=== What you should do ===
Beginning at the first line of the data, print each line exactly, stopping after the line that contains "# the two pins".

=== Collected material ===
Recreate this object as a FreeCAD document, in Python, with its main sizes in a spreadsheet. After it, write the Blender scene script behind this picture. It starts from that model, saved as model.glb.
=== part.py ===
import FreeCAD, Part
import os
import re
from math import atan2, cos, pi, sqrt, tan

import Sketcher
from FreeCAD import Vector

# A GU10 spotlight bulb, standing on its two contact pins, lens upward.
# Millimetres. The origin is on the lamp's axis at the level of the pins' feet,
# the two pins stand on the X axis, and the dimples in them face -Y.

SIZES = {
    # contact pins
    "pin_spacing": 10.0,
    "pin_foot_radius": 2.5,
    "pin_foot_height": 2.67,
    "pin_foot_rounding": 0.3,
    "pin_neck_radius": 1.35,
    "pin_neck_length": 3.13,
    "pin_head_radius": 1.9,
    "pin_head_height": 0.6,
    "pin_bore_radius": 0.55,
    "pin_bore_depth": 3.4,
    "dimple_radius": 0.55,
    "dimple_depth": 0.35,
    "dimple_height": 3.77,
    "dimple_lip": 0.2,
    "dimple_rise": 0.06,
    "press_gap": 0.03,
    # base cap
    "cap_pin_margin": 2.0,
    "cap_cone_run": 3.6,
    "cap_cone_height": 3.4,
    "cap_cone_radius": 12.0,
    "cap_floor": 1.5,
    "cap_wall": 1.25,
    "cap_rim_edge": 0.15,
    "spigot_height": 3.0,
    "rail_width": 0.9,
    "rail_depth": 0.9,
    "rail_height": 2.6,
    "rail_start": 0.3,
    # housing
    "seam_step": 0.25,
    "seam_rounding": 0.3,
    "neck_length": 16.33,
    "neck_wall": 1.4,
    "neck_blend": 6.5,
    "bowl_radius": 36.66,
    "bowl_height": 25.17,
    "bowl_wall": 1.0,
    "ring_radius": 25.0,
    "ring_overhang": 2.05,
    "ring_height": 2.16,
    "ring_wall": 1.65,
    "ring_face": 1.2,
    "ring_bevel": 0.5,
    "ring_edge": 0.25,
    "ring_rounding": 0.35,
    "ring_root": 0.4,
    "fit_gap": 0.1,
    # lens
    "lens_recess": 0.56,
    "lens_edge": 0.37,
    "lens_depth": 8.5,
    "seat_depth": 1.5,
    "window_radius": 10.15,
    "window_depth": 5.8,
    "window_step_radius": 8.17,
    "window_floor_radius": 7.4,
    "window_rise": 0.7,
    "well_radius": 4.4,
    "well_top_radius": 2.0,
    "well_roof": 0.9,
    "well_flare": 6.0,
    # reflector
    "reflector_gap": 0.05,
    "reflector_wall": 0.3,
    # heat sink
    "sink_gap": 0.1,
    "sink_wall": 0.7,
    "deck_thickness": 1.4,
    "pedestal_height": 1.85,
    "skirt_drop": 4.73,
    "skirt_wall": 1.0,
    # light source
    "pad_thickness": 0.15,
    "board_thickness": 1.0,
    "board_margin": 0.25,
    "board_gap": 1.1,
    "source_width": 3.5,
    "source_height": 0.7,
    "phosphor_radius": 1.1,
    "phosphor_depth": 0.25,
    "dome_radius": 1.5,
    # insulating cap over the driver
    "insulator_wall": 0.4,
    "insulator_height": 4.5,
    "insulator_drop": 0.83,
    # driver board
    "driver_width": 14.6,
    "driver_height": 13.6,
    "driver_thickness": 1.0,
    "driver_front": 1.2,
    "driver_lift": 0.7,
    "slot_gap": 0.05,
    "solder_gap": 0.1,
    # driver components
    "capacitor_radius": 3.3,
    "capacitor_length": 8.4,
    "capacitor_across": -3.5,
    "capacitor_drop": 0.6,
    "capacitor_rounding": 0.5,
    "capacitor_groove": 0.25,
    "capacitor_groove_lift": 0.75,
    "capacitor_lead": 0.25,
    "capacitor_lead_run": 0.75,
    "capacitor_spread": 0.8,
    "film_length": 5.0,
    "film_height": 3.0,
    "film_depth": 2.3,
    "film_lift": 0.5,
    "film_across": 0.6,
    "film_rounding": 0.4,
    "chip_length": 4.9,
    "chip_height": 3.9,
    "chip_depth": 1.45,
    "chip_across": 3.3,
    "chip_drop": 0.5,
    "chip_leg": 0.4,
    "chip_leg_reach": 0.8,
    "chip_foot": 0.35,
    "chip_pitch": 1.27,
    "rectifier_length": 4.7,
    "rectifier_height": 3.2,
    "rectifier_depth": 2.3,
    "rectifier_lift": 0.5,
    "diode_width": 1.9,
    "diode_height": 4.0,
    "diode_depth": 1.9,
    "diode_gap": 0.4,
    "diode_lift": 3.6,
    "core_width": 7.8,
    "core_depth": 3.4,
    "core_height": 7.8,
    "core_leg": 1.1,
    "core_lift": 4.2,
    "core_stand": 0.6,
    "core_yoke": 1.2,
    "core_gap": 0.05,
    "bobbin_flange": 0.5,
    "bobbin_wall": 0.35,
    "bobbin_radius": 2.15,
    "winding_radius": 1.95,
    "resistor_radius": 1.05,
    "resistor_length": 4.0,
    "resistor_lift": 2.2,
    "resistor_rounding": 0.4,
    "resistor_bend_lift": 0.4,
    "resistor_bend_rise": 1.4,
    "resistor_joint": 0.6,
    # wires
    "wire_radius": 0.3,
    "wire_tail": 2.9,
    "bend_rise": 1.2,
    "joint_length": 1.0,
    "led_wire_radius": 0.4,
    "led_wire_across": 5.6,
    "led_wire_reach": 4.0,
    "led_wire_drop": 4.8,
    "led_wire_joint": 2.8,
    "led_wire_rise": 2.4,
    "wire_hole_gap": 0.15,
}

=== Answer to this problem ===
Recreate this object as a FreeCAD document, in Python, with its main sizes in a spreadsheet. After it, write the Blender scene script behind this picture. It starts from that model, saved as model.glb.
=== part.py ===
import FreeCAD, Part
import os
import re
from math import atan2, cos, pi, sqrt, tan

import Sketcher
from FreeCAD import Vector

# A GU10 spotlight bulb, standing on its two contact pins, lens upward.
# Millimetres. The origin is on the lamp's axis at the level of the pins' feet,
# the two pins stand on the X axis, and the dimples in them face -Y.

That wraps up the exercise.